Written problem
Transcribe word for word only the span whose first line is the one with "shape = body.Shape" and whose last line is the one with "if empty is"; both of those lines belong to it.

══════════════════════════════

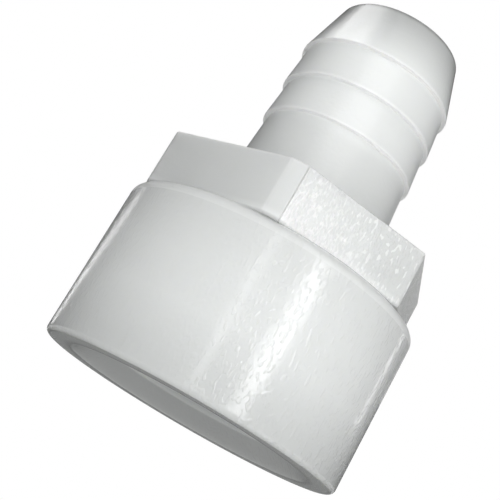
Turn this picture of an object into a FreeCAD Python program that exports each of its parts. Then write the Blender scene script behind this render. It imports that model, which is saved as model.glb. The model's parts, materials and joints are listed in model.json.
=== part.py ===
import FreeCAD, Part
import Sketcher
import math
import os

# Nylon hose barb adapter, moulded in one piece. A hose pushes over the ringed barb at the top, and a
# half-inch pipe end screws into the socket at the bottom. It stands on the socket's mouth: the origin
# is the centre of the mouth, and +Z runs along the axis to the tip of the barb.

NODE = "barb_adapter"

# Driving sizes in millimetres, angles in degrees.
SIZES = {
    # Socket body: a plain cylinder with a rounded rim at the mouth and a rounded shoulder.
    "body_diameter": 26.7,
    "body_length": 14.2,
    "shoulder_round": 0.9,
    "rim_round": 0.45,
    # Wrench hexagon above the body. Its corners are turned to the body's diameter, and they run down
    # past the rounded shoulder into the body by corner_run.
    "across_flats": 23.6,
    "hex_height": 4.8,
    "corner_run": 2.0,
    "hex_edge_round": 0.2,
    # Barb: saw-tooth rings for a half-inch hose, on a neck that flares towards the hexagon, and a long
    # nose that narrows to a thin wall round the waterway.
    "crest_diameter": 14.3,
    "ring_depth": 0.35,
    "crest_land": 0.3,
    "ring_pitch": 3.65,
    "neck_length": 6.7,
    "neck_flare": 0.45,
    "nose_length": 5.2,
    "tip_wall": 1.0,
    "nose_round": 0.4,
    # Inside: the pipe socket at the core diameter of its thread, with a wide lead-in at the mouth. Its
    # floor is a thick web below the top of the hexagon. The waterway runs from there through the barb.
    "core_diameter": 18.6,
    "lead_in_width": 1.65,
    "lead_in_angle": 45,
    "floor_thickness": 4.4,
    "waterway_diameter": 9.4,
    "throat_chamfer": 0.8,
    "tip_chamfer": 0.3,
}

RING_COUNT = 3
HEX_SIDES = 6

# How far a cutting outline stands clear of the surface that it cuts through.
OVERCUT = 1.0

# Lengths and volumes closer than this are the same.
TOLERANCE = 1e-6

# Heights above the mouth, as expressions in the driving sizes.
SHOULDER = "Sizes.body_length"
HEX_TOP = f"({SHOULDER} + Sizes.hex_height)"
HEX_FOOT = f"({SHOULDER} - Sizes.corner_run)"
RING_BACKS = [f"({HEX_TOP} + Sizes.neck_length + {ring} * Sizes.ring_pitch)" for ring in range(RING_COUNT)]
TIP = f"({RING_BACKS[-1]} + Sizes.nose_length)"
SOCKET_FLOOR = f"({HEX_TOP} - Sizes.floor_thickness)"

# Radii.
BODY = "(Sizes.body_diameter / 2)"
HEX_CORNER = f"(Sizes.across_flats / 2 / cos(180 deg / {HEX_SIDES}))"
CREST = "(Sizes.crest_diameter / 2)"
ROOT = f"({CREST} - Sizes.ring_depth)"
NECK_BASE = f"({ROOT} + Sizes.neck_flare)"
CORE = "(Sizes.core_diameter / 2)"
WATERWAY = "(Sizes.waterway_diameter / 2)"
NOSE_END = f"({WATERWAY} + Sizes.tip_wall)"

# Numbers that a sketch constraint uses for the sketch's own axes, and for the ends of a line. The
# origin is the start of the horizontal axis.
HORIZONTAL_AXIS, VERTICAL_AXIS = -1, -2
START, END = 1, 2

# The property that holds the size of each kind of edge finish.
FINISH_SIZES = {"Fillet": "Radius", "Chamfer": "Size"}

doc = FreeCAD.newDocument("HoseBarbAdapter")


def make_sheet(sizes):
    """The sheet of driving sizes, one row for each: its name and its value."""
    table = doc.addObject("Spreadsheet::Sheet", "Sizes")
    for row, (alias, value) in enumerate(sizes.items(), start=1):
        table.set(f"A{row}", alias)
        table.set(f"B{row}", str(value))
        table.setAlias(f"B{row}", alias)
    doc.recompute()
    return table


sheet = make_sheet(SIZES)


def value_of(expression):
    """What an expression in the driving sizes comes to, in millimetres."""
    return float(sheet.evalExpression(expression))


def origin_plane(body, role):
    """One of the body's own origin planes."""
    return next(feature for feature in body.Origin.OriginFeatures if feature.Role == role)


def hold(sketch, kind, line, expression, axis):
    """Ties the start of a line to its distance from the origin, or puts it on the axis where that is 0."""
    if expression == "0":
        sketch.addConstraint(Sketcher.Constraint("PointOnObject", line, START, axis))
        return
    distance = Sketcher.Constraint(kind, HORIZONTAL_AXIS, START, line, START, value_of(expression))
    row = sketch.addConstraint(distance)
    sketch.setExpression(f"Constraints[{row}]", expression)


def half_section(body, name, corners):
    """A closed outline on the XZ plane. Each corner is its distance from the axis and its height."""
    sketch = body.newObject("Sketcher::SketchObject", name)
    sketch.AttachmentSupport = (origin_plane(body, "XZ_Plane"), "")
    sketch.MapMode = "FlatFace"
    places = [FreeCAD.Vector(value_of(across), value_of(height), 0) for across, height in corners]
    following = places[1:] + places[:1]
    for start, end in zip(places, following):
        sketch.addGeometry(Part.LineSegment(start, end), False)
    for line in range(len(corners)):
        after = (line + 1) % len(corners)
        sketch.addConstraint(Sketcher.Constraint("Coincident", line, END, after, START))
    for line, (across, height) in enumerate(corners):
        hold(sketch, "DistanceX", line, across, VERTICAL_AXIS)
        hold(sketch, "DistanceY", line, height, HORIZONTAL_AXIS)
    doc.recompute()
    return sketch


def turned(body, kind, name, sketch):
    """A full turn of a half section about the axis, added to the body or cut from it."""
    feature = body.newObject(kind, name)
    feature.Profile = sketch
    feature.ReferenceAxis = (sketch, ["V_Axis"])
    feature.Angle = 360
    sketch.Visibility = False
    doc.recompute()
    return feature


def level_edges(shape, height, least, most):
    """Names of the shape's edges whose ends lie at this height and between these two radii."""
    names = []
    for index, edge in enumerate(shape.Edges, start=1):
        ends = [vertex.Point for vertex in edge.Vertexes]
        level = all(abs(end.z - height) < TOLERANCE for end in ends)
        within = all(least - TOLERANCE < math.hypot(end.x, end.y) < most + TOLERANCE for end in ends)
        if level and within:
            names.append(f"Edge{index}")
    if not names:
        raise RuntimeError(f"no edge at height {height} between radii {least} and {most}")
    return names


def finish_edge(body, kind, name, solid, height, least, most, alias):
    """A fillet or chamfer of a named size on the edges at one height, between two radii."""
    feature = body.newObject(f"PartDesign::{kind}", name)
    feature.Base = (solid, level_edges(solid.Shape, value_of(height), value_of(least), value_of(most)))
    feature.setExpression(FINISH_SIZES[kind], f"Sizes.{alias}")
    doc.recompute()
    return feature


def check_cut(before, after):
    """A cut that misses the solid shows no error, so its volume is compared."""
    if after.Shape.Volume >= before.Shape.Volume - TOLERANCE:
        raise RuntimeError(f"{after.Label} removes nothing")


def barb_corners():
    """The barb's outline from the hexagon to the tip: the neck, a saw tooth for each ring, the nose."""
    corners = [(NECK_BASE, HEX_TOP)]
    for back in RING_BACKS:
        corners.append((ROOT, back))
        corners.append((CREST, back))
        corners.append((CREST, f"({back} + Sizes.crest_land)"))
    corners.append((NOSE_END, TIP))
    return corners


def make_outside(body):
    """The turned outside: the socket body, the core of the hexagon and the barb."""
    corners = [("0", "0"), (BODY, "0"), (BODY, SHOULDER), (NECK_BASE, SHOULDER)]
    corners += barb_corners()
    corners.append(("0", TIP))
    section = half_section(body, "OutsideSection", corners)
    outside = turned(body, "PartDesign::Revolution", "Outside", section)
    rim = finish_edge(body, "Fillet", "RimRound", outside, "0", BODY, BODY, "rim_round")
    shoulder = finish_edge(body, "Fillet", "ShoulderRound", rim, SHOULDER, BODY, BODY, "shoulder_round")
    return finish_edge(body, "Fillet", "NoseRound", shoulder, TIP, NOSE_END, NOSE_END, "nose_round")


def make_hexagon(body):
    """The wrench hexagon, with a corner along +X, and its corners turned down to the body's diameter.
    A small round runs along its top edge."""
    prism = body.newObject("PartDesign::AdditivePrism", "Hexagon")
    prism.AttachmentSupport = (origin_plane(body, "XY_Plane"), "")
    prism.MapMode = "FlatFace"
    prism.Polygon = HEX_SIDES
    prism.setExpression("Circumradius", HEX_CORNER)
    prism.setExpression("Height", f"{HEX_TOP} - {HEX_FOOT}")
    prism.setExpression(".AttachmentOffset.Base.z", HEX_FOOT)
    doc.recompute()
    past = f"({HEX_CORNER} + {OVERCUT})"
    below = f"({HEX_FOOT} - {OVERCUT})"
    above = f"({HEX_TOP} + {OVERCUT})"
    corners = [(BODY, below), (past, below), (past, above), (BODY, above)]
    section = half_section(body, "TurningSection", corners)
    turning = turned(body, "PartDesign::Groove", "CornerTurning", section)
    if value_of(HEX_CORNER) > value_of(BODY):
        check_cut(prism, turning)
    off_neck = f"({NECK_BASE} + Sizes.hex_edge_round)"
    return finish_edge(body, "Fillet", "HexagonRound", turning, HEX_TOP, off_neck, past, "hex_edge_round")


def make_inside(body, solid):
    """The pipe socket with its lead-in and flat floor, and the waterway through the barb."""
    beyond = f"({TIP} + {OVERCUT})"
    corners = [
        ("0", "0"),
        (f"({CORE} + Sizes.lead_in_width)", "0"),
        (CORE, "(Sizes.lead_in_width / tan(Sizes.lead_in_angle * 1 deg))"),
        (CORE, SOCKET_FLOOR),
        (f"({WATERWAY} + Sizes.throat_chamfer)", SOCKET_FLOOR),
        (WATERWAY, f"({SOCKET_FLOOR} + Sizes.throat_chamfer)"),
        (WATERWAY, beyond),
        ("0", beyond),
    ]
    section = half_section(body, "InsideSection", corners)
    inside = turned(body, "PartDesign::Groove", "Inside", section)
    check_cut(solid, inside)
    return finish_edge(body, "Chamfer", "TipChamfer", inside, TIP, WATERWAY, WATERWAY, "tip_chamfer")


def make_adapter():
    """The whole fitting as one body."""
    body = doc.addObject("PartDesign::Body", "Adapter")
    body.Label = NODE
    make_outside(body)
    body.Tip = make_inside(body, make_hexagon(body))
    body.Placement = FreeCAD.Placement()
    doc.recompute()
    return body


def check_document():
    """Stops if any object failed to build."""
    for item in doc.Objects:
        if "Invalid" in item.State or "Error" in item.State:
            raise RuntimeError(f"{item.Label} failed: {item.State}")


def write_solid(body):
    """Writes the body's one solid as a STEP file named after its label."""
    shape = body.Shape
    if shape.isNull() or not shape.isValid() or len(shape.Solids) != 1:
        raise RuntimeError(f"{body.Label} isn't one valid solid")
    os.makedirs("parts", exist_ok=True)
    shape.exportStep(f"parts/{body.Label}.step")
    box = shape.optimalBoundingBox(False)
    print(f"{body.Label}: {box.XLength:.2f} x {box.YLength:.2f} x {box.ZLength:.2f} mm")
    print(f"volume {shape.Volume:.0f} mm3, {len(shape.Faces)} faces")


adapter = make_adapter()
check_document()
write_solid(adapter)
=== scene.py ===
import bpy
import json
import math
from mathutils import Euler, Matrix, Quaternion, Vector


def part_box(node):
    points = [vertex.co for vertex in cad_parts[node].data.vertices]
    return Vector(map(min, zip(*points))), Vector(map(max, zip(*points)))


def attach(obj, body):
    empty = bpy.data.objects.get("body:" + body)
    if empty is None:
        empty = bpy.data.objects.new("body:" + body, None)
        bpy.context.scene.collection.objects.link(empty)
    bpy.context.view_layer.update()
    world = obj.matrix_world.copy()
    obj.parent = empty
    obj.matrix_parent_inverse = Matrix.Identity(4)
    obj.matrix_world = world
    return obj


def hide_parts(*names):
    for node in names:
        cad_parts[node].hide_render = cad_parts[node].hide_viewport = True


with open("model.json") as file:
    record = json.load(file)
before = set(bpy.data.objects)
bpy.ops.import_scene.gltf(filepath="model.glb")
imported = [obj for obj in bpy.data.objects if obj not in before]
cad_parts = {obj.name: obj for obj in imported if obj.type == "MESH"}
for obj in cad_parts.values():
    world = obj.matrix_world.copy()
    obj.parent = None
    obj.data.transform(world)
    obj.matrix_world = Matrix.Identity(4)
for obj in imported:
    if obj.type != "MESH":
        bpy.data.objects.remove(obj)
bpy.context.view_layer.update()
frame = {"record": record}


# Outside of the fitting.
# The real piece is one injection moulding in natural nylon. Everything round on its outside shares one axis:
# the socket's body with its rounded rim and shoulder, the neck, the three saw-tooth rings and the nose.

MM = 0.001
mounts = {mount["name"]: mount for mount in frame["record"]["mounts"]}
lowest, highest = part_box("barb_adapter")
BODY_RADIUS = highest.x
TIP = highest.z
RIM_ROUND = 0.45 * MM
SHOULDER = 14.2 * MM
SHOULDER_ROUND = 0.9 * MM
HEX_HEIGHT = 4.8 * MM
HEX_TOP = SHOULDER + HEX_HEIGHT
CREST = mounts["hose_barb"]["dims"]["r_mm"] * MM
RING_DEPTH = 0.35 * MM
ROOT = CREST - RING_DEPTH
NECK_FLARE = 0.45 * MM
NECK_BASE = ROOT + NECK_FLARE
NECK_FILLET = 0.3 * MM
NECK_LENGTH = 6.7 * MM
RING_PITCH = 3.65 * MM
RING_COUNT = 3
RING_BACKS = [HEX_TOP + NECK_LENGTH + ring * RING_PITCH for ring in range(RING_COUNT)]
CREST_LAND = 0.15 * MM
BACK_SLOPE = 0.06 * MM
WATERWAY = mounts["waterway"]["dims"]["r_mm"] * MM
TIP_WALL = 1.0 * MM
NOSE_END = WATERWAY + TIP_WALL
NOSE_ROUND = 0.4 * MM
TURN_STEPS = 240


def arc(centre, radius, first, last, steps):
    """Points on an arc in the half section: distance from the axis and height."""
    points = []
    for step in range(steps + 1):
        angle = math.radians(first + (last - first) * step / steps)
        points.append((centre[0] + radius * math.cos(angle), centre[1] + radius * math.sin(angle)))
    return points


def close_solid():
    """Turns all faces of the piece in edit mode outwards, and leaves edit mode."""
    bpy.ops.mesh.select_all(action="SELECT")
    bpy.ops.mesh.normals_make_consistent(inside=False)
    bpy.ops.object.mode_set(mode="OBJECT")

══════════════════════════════

Reply to the task
    shape = body.Shape
    if shape.isNull() or not shape.isValid() or len(shape.Solids) != 1:
        raise RuntimeError(f"{body.Label} isn't one valid solid")
    os.makedirs("parts", exist_ok=True)
    shape.exportStep(f"parts/{body.Label}.step")
    box = shape.optimalBoundingBox(False)
    print(f"{body.Label}: {box.XLength:.2f} x {box.YLength:.2f} x {box.ZLength:.2f} mm")
    print(f"volume {shape.Volume:.0f} mm3, {len(shape.Faces)} faces")


adapter = make_adapter()
check_document()
write_solid(adapter)
=== scene.py ===
import bpy
import json
import math
from mathutils import Euler, Matrix, Quaternion, Vector


def part_box(node):
    points = [vertex.co for vertex in cad_parts[node].data.vertices]
    return Vector(map(min, zip(*points))), Vector(map(max, zip(*points)))


def attach(obj, body):
    empty = bpy.data.objects.get("body:" + body)
    if empty is None:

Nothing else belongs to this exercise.